FX Market Summary 09-26-2013: Euro unsettled but still resilient

The yen initially held steady in Asia on Thursday before weakening sharply with USD/JPY peaking above 99.0. There were further expectations that the government would announce a cut in corporate taxes next week as part of a wider fiscal package and speculation that major pension funds would announce an increase in asset allocations overseas. Later in the European session, the Finance Ministry downplayed expectations of a tax cut which temporarily pushed USD/JPY lower before fresh gains in New York.

EUR/USD hit resistance on moves towards 1.3530 while there was initial buying support below 1.35 as uncertainty persisted with the pair also shackled by reports of a large 1.3500 option expiry at the new York cut. There was another weak reading for Euro-zone money supply and lending which reinforced pressure on the ECB not to allow any stealth policy tightening.

Politically, there were fresh tensions surrounding Italy as centre-right backers of former Prime Minister Berlusconi again threatened to trigger a government collapse. The Italian President cancelled his engagements in order to focus on the crisis which unsettled bond markets. Italian benchmark yields rose by over 10 basis points on the day and there was a negative Euro impact.

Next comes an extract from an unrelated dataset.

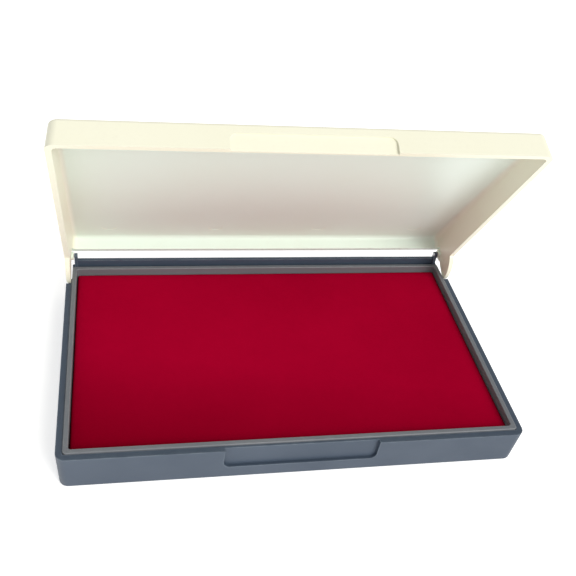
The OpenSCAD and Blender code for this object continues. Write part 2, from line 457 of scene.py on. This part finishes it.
def addNode(tree, kind, links=(), **settings):      # links are (input, output socket or value)
    node = tree.nodes.new(kind)
    for key, value in settings.items():
        setattr(node, key, value)
    for name, source in links:
        setSocket(tree, node.inputs[name], source)
    return node


def addMath(tree, operation, a, b=0.0, c=0.0, clamp=False):
    return addNode(tree, "ShaderNodeMath", [(0, a), (1, b), (2, c)],
                   operation=operation, use_clamp=clamp).outputs[0]


def addNoise(tree, place, scale, detail, roughness=0.5):
    return addNode(tree, "ShaderNodeTexNoise", [("Vector", place), ("Scale", scale), ("Detail", detail),
                                                ("Roughness", roughness)])


def objectPlace(tree):
    return addNode(tree, "ShaderNodeTexCoord").outputs["Object"]


def addRange(tree, value, fromLow, fromHigh, toLow=0.0, toHigh=1.0):
    return addNode(tree, "ShaderNodeMapRange", [
        ("Value", value), ("From Min", fromLow), ("From Max", fromHigh),
        ("To Min", toLow), ("To Max", toHigh)]).outputs[0]


def makeMouldGrain():
    group, given, result = newGroup("mouldGrain", [("Grain Scale", 2200.0), ("Patch Scale", 45.0)],
                                    ["Height", "Patches"])
    place = objectPlace(group)
    grain = addNoise(group, place, given.outputs["Grain Scale"], 3.0, 0.6).outputs["Fac"]
    patches = addNoise(group, place, given.outputs["Patch Scale"], 4.0, 0.55).outputs["Fac"]
    group.links.new(grain, result.inputs["Height"])
    group.links.new(addRange(group, patches, 0.3, 0.7), result.inputs["Patches"])
    return group


def makeEdgeWearAndHighlight():
    group, given, result = newGroup("edgeWearAndHighlight", [("Reach", 0.0005), ("Amount", 0.6)], ["Mask"])
    place = objectPlace(group)
    # lightens convex edges: partly real edge wear, partly a painted highlight along the edges
    inner = addNode(group, "ShaderNodeAmbientOcclusion", [("Distance", given.outputs["Reach"])],
                    inside=True, only_local=True, samples=6).outputs["AO"]
    edgeBreakup = addNoise(group, place, 260.0, 3.0).outputs["Fac"]
    edge = addRange(group, inner, 0.92, 0.55)
    broken = addRange(group, edgeBreakup, 0.35, 0.62, 0.35, 1.0)
    wornAndHighlighted = addMath(group, "MULTIPLY", edge, broken)
    mask = addMath(group, "MULTIPLY", wornAndHighlighted, given.outputs["Amount"], clamp=True)
    group.links.new(mask, result.inputs["Mask"])
    return group


def makeDustAndShade():
    group, given, result = newGroup("dustAndShade", [("Amount", 0.3), ("Reach", 0.003)], ["Mask"])
    place = objectPlace(group)
    corner = addNode(group, "ShaderNodeAmbientOcclusion", [("Distance", given.outputs["Reach"])],
                     only_local=False, samples=6).outputs["AO"]
    normal = addNode(group, "ShaderNodeNewGeometry").outputs["Normal"]
    up = addNode(group, "ShaderNodeSeparateXYZ", [(0, normal)])
    specks = addNoise(group, place, 700.0, 5.0, 0.7).outputs["Fac"]
    drift = addNoise(group, place, 60.0, 2.0).outputs["Fac"]
    lying = addMath(group, "MULTIPLY", addRange(group, up.outputs["Z"], 0.2, 0.9),
                    addRange(group, specks, 0.5, 0.75))
    # corners and hollows take the colour as well: real dust on the grey and cream plastics, painted shade on
    # the slate, whose colour for it is near black
    settledAndShaded = addMath(group, "ADD", lying, addRange(group, corner, 0.75, 0.35, 0.0, 0.6))
    uneven = addMath(group, "MULTIPLY", settledAndShaded, addRange(group, drift, 0.3, 0.7, 0.3, 1.0))
    mask = addMath(group, "MULTIPLY", uneven, given.outputs["Amount"], clamp=True)
    group.links.new(mask, result.inputs["Mask"])
    return group


def makeWeave():
    group, given, result = newGroup("weave", [("Thread Spacing", 0.00034)], ["Height", "Gaps"])
    place = objectPlace(group)
    bend = addNoise(group, place, 90.0, 2.0).outputs["Color"]
    shift = addNode(group, "ShaderNodeVectorMath", [(0, bend), ("Scale", 0.0004)], operation="SCALE")
    bent = addNode(group, "ShaderNodeVectorMath", [(0, place), (1, shift.outputs[0])], operation="ADD")
    split = addNode(group, "ShaderNodeSeparateXYZ", [(0, bent.outputs[0])])
    turn = addMath(group, "DIVIDE", math.pi, given.outputs["Thread Spacing"])
    across = addMath(group, "MULTIPLY", split.outputs["X"], turn)
    along = addMath(group, "MULTIPLY", split.outputs["Y"], turn)
    warp = addMath(group, "ABSOLUTE", addMath(group, "SINE", across))
    weft = addMath(group, "ABSOLUTE", addMath(group, "SINE", along))
    # which thread lies on top changes from crossing to crossing
    turnOver = addMath(group, "MULTIPLY", addMath(group, "SINE", across), addMath(group, "SINE", along))
    share = addRange(group, turnOver, -0.4, 0.4)
    over = addMath(group, "MULTIPLY", warp, share)
    under = addMath(group, "MULTIPLY", weft, addMath(group, "SUBTRACT", 1.0, share))
    height = addMath(group, "ADD", over, under)
    group.links.new(height, result.inputs["Height"])
    # the gaps between threads give the mask for painted shade
    gaps = addRange(group, addMath(group, "MAXIMUM", warp, weft), 0.5, 0.15)
    group.links.new(gaps, result.inputs["Gaps"])
    return group


mouldGrain, edgeWearAndHighlight, dustAndShade, weave = makeMouldGrain(), makeEdgeWearAndHighlight(), makeDustAndShade(), makeWeave()


def startMaterial(name):
    material = bpy.data.materials.new(name)
    material.use_nodes = True
    tree = material.node_tree
    tree.nodes.clear()
    shader = tree.nodes.new("ShaderNodeBsdfPrincipled")
    output = tree.nodes.new("ShaderNodeOutputMaterial")
    tree.links.new(shader.outputs[0], output.inputs["Surface"])
    return material, tree, shader


def useGroup(tree, group, **values):
    node = tree.nodes.new("ShaderNodeGroup")
    node.node_tree = group
    for name, value in values.items():
        node.inputs[name].default_value = value
    return node


def mixColour(tree, mask, a, b, blend="MIX"):
    node = addNode(tree, "ShaderNodeMix", data_type="RGBA", blend_type=blend)
    for socket, value in (("Factor", mask), (6, a), (7, b)):
        setSocket(tree, node.inputs[socket], (*value, 1.0) if isinstance(value, tuple) else value)
    return node.outputs[2]


def addBump(tree, shader, height, strength, distance):
    bump = addNode(tree, "ShaderNodeBump",
                   [("Height", height), ("Strength", strength), ("Distance", distance)])
    tree.links.new(bump.outputs[0], shader.inputs["Normal"])


def makePlastic(name, values):
    material, tree, shader = startMaterial(name)
    grain = useGroup(tree, mouldGrain, **{"Grain Scale": values["grainScale"],
                                          "Patch Scale": values["patchScale"]})
    wearAndHighlight = useGroup(tree, edgeWearAndHighlight, Reach=values["wearAndHighlightReach"], Amount=values["wearAndHighlight"])
    dustAndShadeFilm = useGroup(tree, dustAndShade, Amount=values["dustAndShade"], Reach=0.003)
    tone = mixColour(tree, grain.outputs["Patches"], values["colour"], values["patchColour"])
    # the inside tint makes the hollow cooler and less yellow: partly the outside's yellowing with age, partly
    # painted light that cancels the red light the pad bounces into the lid
    if "insideTint" in values:
        inside = addNode(tree, "ShaderNodeAttribute", attribute_name="inside").outputs["Fac"]
        tone = mixColour(tree, inside, tone, values["insideTint"], "MULTIPLY")
    # the light edge colour is partly wear and partly a painted highlight
    wornAndHighlighted = mixColour(tree, wearAndHighlight.outputs["Mask"], tone, values["wornAndHighlightColour"])
    tree.links.new(mixColour(tree, dustAndShadeFilm.outputs["Mask"], wornAndHighlighted, values["dustAndShadeColour"]),
                   shader.inputs["Base Color"])
    roughness = values["roughness"]
    dull = addRange(tree, grain.outputs["Patches"], 0.0, 1.0, roughness - 0.05, roughness + 0.05)
    dustAndShadeRoughness = addMath(tree, "MULTIPLY_ADD", dustAndShadeFilm.outputs["Mask"], 0.3, dull, clamp=True)
    tree.links.new(dustAndShadeRoughness, shader.inputs["Roughness"])
    addBump(tree, shader, grain.outputs["Height"], values["grainStrength"], 0.00003)
    shader.inputs["IOR"].default_value = 1.5
    return material


# the slate's dust colour is near black: it darkens the corners and hollows, the ledges beside the collar
# among them, as painted shade, and lays dark specks on upward faces
slateMaterial = makePlastic("slatePlastic", {
    "colour": (0.046, 0.067, 0.101), "patchColour": (0.039, 0.058, 0.089), "wornAndHighlightColour": (0.20, 0.25, 0.30),
    "dustAndShadeColour": (0.018, 0.022, 0.020), "roughness": 0.5, "grainScale": 2600.0, "patchScale": 40.0,
    "grainStrength": 0.35, "wearAndHighlightReach": 0.0005, "wearAndHighlight": 0.45, "dustAndShade": 0.3,
})
greyMaterial = makePlastic("greyPlastic", {
    "colour": (0.150, 0.160, 0.178), "patchColour": (0.132, 0.142, 0.160), "wornAndHighlightColour": (0.42, 0.45, 0.46),
    "dustAndShadeColour": (0.40, 0.38, 0.36), "roughness": 0.38, "grainScale": 2600.0, "patchScale": 40.0,
    "grainStrength": 0.30, "wearAndHighlightReach": 0.0004, "wearAndHighlight": 0.6, "dustAndShade": 0.12,
})
creamMaterial = makePlastic("creamPlastic", {
    "colour": (0.86, 0.855, 0.70), "patchColour": (0.84, 0.83, 0.665), "wornAndHighlightColour": (0.90, 0.90, 0.80),
    "dustAndShadeColour": (0.62, 0.56, 0.46), "roughness": 0.33, "grainScale": 1500.0, "patchScale": 22.0,
    "insideTint": (0.93, 1.07, 1.18),
    "grainStrength": 0.08, "wearAndHighlightReach": 0.0005, "wearAndHighlight": 0.25, "dustAndShade": 0.10,
})


def makeClothMaterial():
    material, tree, shader = startMaterial("inkedCloth")
    threads = useGroup(tree, weave, **{"Thread Spacing": 0.00034})
    soak = useGroup(tree, mouldGrain, **{"Grain Scale": 900.0, "Patch Scale": 26.0})
    inked = mixColour(tree, soak.outputs["Patches"], (0.37, 0.0008, 0.023), (0.33, 0.0004, 0.020))
    # the cloth darkens towards its front left corner
    place = objectPlace(tree)
    split = addNode(tree, "ShaderNodeSeparateXYZ", [(0, place)])
    drawn = addMath(tree, "MULTIPLY_ADD", split.outputs["X"], 0.2, split.outputs["Y"])
    deep = mixColour(tree, addRange(tree, drawn, -0.012, -0.056), inked, (0.20, 0.0, 0.010))
    # the gaps between the threads are darkened as painted shade
    tree.links.new(mixColour(tree, threads.outputs["Gaps"], deep, (0.18, 0.0, 0.010)),
                   shader.inputs["Base Color"])
    tree.links.new(addRange(tree, soak.outputs["Patches"], 0.0, 1.0, 0.62, 0.74), shader.inputs["Roughness"])
    addBump(tree, shader, threads.outputs["Height"], 0.35, 0.00006)
    shader.inputs["Specular IOR Level"].default_value = 0.0
    return material


def makeFeltMaterial():
    material, tree, shader = startMaterial("inkedFelt")
    fibre = useGroup(tree, mouldGrain, **{"Grain Scale": 1400.0, "Patch Scale": 120.0})
    tree.links.new(mixColour(tree, fibre.outputs["Patches"], (0.36, 0.02, 0.05), (0.22, 0.0, 0.02)),
                   shader.inputs["Base Color"])
    shader.inputs["Roughness"].default_value = 0.95
    addBump(tree, shader, fibre.outputs["Height"], 0.8, 0.0002)
    return material


def makeBoardMaterial():
    material, tree, shader = startMaterial("hardboard")
    fibre = useGroup(tree, mouldGrain, **{"Grain Scale": 1900.0, "Patch Scale": 300.0})
    tree.links.new(mixColour(tree, fibre.outputs["Patches"], (0.30, 0.19, 0.10), (0.20, 0.12, 0.06)),
                   shader.inputs["Base Color"])
    shader.inputs["Roughness"].default_value = 0.8
    addBump(tree, shader, fibre.outputs["Height"], 0.5, 0.0001)
    return material


def makeSteelMaterial():
    material, tree, shader = startMaterial("drawnWire")
    drawn = useGroup(tree, mouldGrain, **{"Grain Scale": 3500.0, "Patch Scale": 400.0})
    tree.links.new(mixColour(tree, drawn.outputs["Patches"], (0.56, 0.57, 0.59), (0.45, 0.45, 0.46)),
                   shader.inputs["Base Color"])
    tree.links.new(addRange(tree, drawn.outputs["Height"], 0.3, 0.7, 0.25, 0.4), shader.inputs["Roughness"])
    shader.inputs["Metallic"].default_value = 1.0
    return material


def paint(piece, material):
    piece.data.materials.clear()
    piece.data.materials.append(material)


print("base shell")
paint(makeBaseShell(), slateMaterial)
print("pad tray")
paint(makePadTray(), greyMaterial)
print("pad layers")
feltMaterial = makeFeltMaterial()
paint(makeLayer("backingBoard", "backing_board", layerValues["boardSoftness"]), makeBoardMaterial())
paint(makeLayer("feltReservoir", "felt_reservoir", layerValues["feltSoftness"]), feltMaterial)
paint(makeLayer("feltTop", "felt_top", layerValues["feltSoftness"]), feltMaterial)
print("inked cloth")
paint(makeInkCloth(), makeClothMaterial())
print("lid")
paint(makeLidShell(), creamMaterial)
steelMaterial = makeSteelMaterial()
for pin in ("hinge_pin_left", "hinge_pin_right"):
    paint(frame["nodes"][pin], steelMaterial)


# floor, light and camera

stageValues = {
    "floorSize": 6.0, "floorColour": (0.93, 0.93, 0.93), "floorGlow": 0.5,
    "worldColour": (1.0, 1.0, 1.0), "worldStrength": 0.55,
    "keyStrength": 2.3, "keySoftness": 35, "keyAzimuth": 35, "keyHeight": 35, "keyColour": (1.0, 0.98, 0.94),
}
cameraValues = {
    "location": (-0.0579, -0.2035, 0.2157), "yaw": 15.66, "pitch": -39.48, "roll": 9.33, "lens": 49.05,
}


def makeStage():
    values = stageValues
    deselectAll()
    bpy.ops.mesh.primitive_plane_add(size=values["floorSize"], location=(0, 0, -0.0001))
    floor = placeInMesh("floor")
    material, tree, shader = startMaterial("paleFloor")
    shader.inputs["Base Color"].default_value = (*values["floorColour"], 1)
    shader.inputs["Roughness"].default_value = 0.9
    shader.inputs["Emission Color"].default_value = (1, 1, 1, 1)
    shader.inputs["Emission Strength"].default_value = values["floorGlow"]
    paint(floor, material)
    world = bpy.data.worlds.new("softBox")
    world.use_nodes = True
    background = world.node_tree.nodes["Background"]
    background.inputs["Color"].default_value = (*values["worldColour"], 1)
    background.inputs["Strength"].default_value = values["worldStrength"]
    bpy.context.scene.world = world
    azimuth, height = math.radians(values["keyAzimuth"]), math.radians(values["keyHeight"])
    toLight = Vector((math.sin(azimuth) * math.cos(height), -math.cos(azimuth) * math.cos(height),
                      math.sin(height)))
    light = bpy.data.lights.new("key", "SUN")
    light.energy, light.color = values["keyStrength"], values["keyColour"]
    light.angle = math.radians(values["keySoftness"])
    lamp = bpy.data.objects.new("key", light)
    lamp.location = toLight
    lamp.rotation_euler = toLight.to_track_quat("Z", "Y").to_euler()
    bpy.context.scene.collection.objects.link(lamp)


def makeCamera():
    values = cameraValues
    yaw, pitch, roll = (math.radians(values[name]) for name in ("yaw", "pitch", "roll"))
    ahead = Vector((math.sin(yaw) * math.cos(pitch), math.cos(yaw) * math.cos(pitch), math.sin(pitch)))
    right = Vector((math.cos(yaw), -math.sin(yaw), 0))
    up = right.cross(ahead)
    rightRolled = right * math.cos(roll) + up * math.sin(roll)
    upRolled = up * math.cos(roll) - right * math.sin(roll)
    camera = bpy.data.objects.new("camera", bpy.data.cameras.new("camera"))
    camera.data.sensor_width, camera.data.lens = 36, values["lens"]
    camera.data.clip_start = 0.01
    turn = Matrix((rightRolled, upRolled, -ahead)).transposed().to_4x4()
    camera.matrix_world = Matrix.Translation(values["location"]) @ turn
    bpy.context.scene.collection.objects.link(camera)
    bpy.context.scene.camera = camera


print("stage and camera")
makeStage()
makeCamera()
bpy.context.scene.view_settings.view_transform = "Standard"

The US jobless claims data was slightly better than expected at 305,000 in the latest week from a revised 310,000 while Q2 GDP was unrevised at 2.5% and pending home sales were weaker than expected with a 1.6% monthly decline. The dollar gained some fresh support from comments by Fed Governor Stein who stated that he would have been comfortable with a September tapering, but the US currency was still finding it very difficult to gain any traction as EUR/USD settled just below the 1.35 level.

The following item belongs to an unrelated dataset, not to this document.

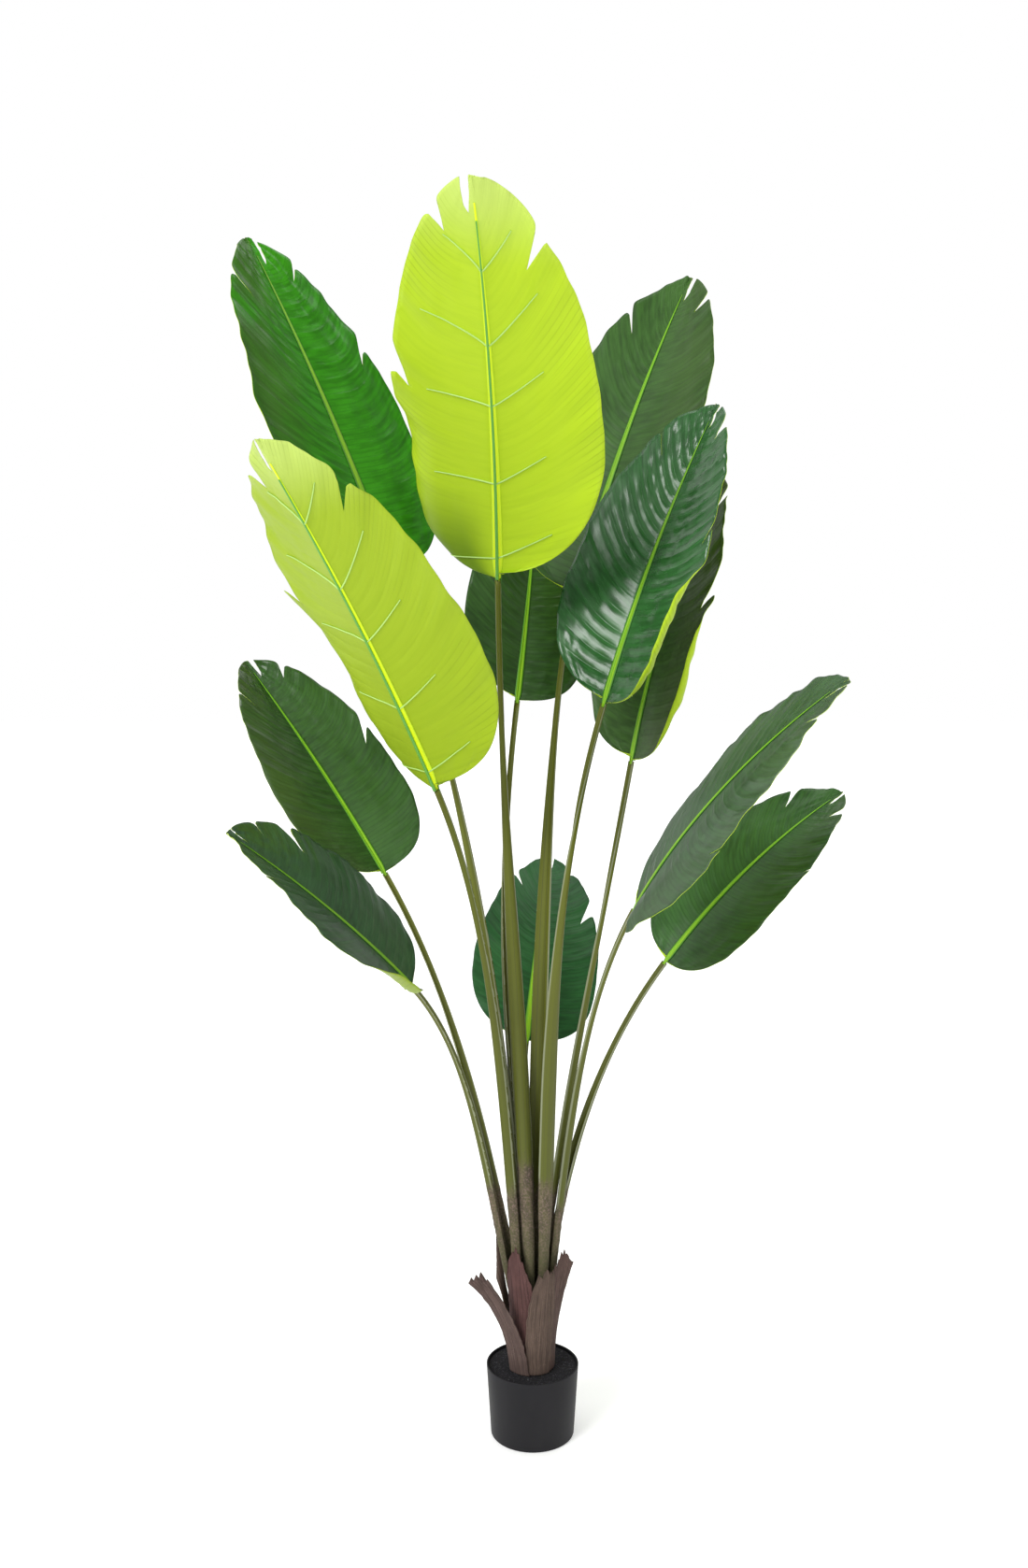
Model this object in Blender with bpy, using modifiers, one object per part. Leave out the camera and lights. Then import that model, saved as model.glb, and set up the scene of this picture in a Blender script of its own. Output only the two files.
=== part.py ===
"""Artificial traveller's palm: twelve cloth leaves on channelled stems, dried sheaths round a
short trunk, and a small plain pot filled to its rim. Metres, +Z up, with the origin at the
middle of the pot's flat underside. -Y is the front."""

import math
from collections import namedtuple

import bmesh
import bpy
from mathutils import Matrix, Vector

GAP = 0.0003

# Pot and filling
POT_HEIGHT = 0.125
POT_RIM_RADIUS = 0.080
POT_FOOT_RADIUS = 0.0725
POT_WALL = 0.003
POT_FLOOR = 0.004
POT_EDGE = 0.0015
FILL_DROP = 0.004
ROUND_STEPS = 32

# Trunk, set into the filling
TRUNK_DEPTH = 0.030
TRUNK_TOP = 0.205
TRUNK_FOOT_RADIUS = 0.0365
TRUNK_RADIUS = 0.0345
TRUNK_FLARE_HEIGHT = 0.045
TRUNK_STEPS = 24

# Rings of stem feet on the trunk's flat top
INNER_RING = 0.0112
OUTER_RING = 0.0265

# Stems: a channel that is wide below, narrow at the leaf, and narrow again at its foot
STEM_NECK = 0.0100
STEM_NECK_DEPTH = 0.0085
STEM_BELLY_DEPTH = 0.0125
STEM_FOOT = 0.0165
INNER_STEM_FOOT = 0.0100
STEM_FOOT_DEPTH = 0.0095
STEM_GROOVE = 0.42
BELLY_ENDS = (0.36, 0.80)
FOOT_ENDS = (0.02, 0.26)
LEVEL_FOOT = (0.0, 0.10)
FOOT_HANDLE = 0.35
STEM_RINGS = 13
OUTER_ARC = 6
GROOVE_POINTS = (0.5, 0.0, -0.5)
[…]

The headline final UK GDP reading for the second quarter was in line with expectations at 0.7%. There was some disappointment over a weaker than expected annual growth rate, although this primarily reflected a higher base after 2012 data was revised higher.

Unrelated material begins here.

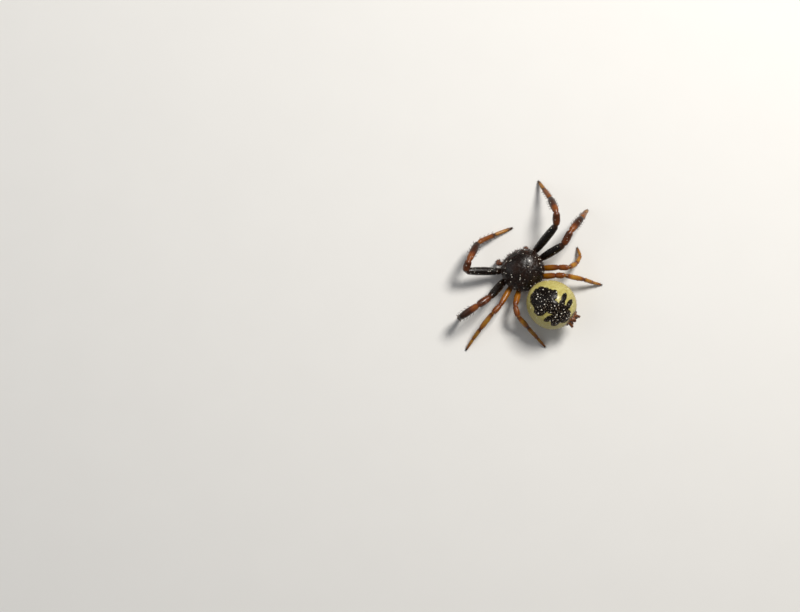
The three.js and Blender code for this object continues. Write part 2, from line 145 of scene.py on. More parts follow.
def smooth_along(profile, places):
    """The smooth value of a profile at places from 0 to 1."""
    at, shares = zip(*profile)
    places = np.asarray(places, dtype=float)
    index = np.clip(np.searchsorted(at, places, side="right") - 1, 0, len(at) - 2)
    low, high = np.take(at, index), np.take(at, index + 1)
    t = np.clip((places - low) / (high - low), 0, 1)
    t = t * t * (3 - 2 * t)
    return np.take(shares, index) * (1 - t) + np.take(shares, index + 1) * t


def carapace_points(unit):
    """Points of the carapace for directions on a unit sphere."""
    a, b, c = unit.T
    level = np.maximum(np.hypot(a, b), 1e-9)
    corner = (np.abs(a) ** HEAD["square"] + np.abs(b) ** HEAD["square"] + 1e-12) ** (-1 / HEAD["square"])
    blend = np.clip(-HEAD["blend"] * b / level, 0, 1)
    wide = 1 + (corner * level - 1) * blend
    long = np.where(b < 0, HEAD["short"], 1.0)
    up = np.abs(c) ** CARAPACE["full"]
    z = np.where(c > 0, up * CARAPACE["dome"], -up * CARAPACE["under"])
    x = a * wide * CARAPACE["half_width"]
    y = b * wide * long * CARAPACE["half_length"]
    return np.c_[x, y, CARAPACE["rim"] + z]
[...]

There was a wider than expected current account deficit of £13.0bn from a consensus forecast of £11.0bn and the first-quarter shortfall was revised sharply higher to £21.8bn. A current account deficit on this scale does expose a currency to substantial losses if there is any withdrawal of overseas support. With investment also revised down for the quarter, there was a negative Sterling reaction as GBP/USD dipped below 1.6050. The currency was unable to secure a recovery later in the session and EUR/GBP was able to rally to above 0.84.